興味津々

 

 安倍首相はまたぞろ「経済第一」を打ち出し、GDP600兆円をうたいあげた。他方、日本の国債はアベノミクスの甲斐なく、米S&Pに一段格下げされ、中国や韓国の下位になった。国の借金は1000兆円を超え、未来世代の肩に負担が大きく食い込ませながら、戦争末期より厳しい財政難に陥らせている。にもかかわらず、大判振る舞いに明け暮れる外遊に熱心だ。

 北朝鮮のミサイルが「10分で到着すると」と訴える一方で、安倍首相は狙われては困る原発を再稼働させ、原発が原爆並みに化ける恐怖を醸造する。その、原発再稼働にいたる経過にも「ヤッパリ」との感を強めさせる資料があった。

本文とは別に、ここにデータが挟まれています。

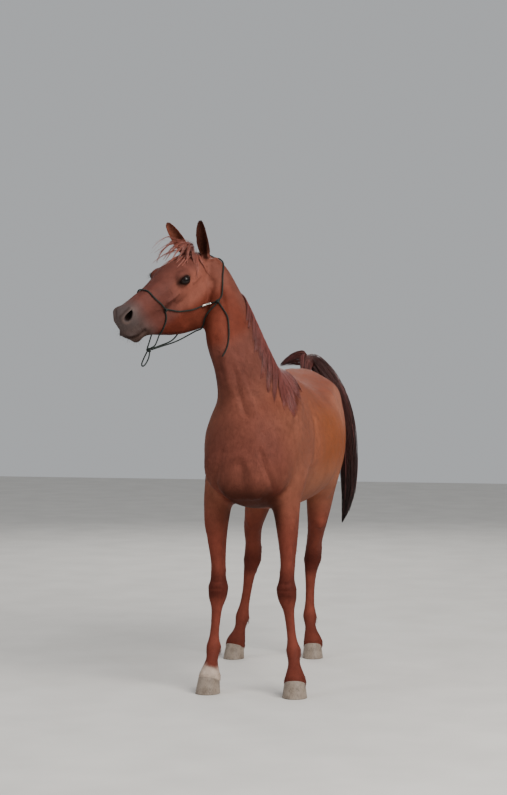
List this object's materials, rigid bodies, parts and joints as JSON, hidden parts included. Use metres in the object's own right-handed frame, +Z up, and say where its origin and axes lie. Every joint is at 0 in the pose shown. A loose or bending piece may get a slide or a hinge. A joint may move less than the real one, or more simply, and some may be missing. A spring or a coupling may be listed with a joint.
{
  "type": "horse",
  "caption": "Life-size standing horse, head raised and turned to its right, tail carried high, in a thin rope halter: a still model with no joints.",
  "frame": {"origin": "on the floor, under the middle of the model's box", "axes": "+Z up; the horse's body faces -Y and its left side is +X"},
  "size_m": [0.8112, 1.8194, 2.1259],
  "materials": {
    "coat": "short chestnut coat over skin",
    "hair": "dark red mane and forelock hair",
    "tail_hair": "near-black brown tail hair",
    "horn": "pale dusty hoof horn",
    "eye": "wet dark eye",
    "rope": "dark green-black braided cord",
    "steel": "bright worn metal sleeve"
  },
  "bodies": {
    "root": {"ear_left": "coat", "ear_right": "coat", "eye_left": "eye", "eye_right": "eye", "fore_left_cannon": "coat", "fore_left_forearm": "coat", "fore_left_hoof": "horn", "fore_left_pastern": "coat", "fore_right_cannon": "coat", "fore_right_forearm": "coat", "fore_right_hoof": "horn", "fore_right_pastern": "coat", "forelock": "hair", "halter_cheek_knot_left": "rope", "halter_cheek_knot_right": "rope", "halter_cheek_rope_left": "rope", "halter_cheek_rope_right": "rope", "halter_chin_knot": "rope", "halter_chin_loop": "rope", "halter_cord": "rope", "halter_crown": "rope", "halter_drop_rope_left": "rope", "halter_drop_rope_right": "rope", "halter_nose_knot_left": "rope", "halter_nose_knot_right": "rope", "halter_noseband": "rope", "halter_sleeve": "steel", "halter_throat_rope_left": "rope", "halter_throat_rope_right": "rope", "head": "coat", "hind_left_cannon": "coat", "hind_left_gaskin": "coat", "hind_left_hoof": "horn", "hind_left_pastern": "coat", "hind_right_cannon": "coat", "hind_right_gaskin": "coat", "hind_right_hoof": "horn", "hind_right_pastern": "coat", "mane": "hair", "neck": "coat", "tail_dock": "tail_hair", "tail_hair": "tail_hair", "trunk": "coat"}
  },
  "joints": []
}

 311をきっかけに原発推進派であったメルケル首相は「日本の出来事から分かることは、科学的にはあり得ないことが起こること」と語り、脱原発に舵を切った。この人は今、原発再稼働と原発の売り込みに躍起になっている安倍首相をどう見ているのか。

 なぜ安倍首相は原発を再稼働させ、ノビノビと振る舞っておれるのだろう、とみていたが、なかばその意味が分かったような心境にされた。例のごとく、安倍首相の気休めのウソを思いっきりついていた。オリンピックの誘致活動時は「ブロック」 と「コントロール」という言葉を用いて思いっきり気休めのウソをついたが、きっといつか、どこかででたらめを言って、同じようなことを、つまり気休めしているに違いない、と睨んできたが案の定だった。

 昨年9月22日に、安倍首相はNYのコロンビア大学で講演し、「完全に安全を確認しない限り原子力発電所は動かさない」「原子力規制委員会が安全と判断したものについてのみ稼働してゆく」と断言しており、拍手され、得意げになっている。そして、日本は原発再稼働を「100%安全確保がされない限り行わず」と(首相が言明したと)世界に伝えられた。

 太平洋戦争では、あれだけの犠牲を国民に強いていながら、安倍首相のおじさんをはじめ、誰も責任を取っていない。あえて言えば、責任を曲りなりにとった人は、敗戦前後に自決などをしてはてた人の中で探す他はないようだ。原発問題でも同じことが繰り返されつつあるのではないか。心配だ。その予告編は、東電の責任問題で見られることだろう。

 ちなみに、小泉元首相は、原発の「安全で、一番安く、クリーンだ」との主張は「全部ウソだ」と断言している。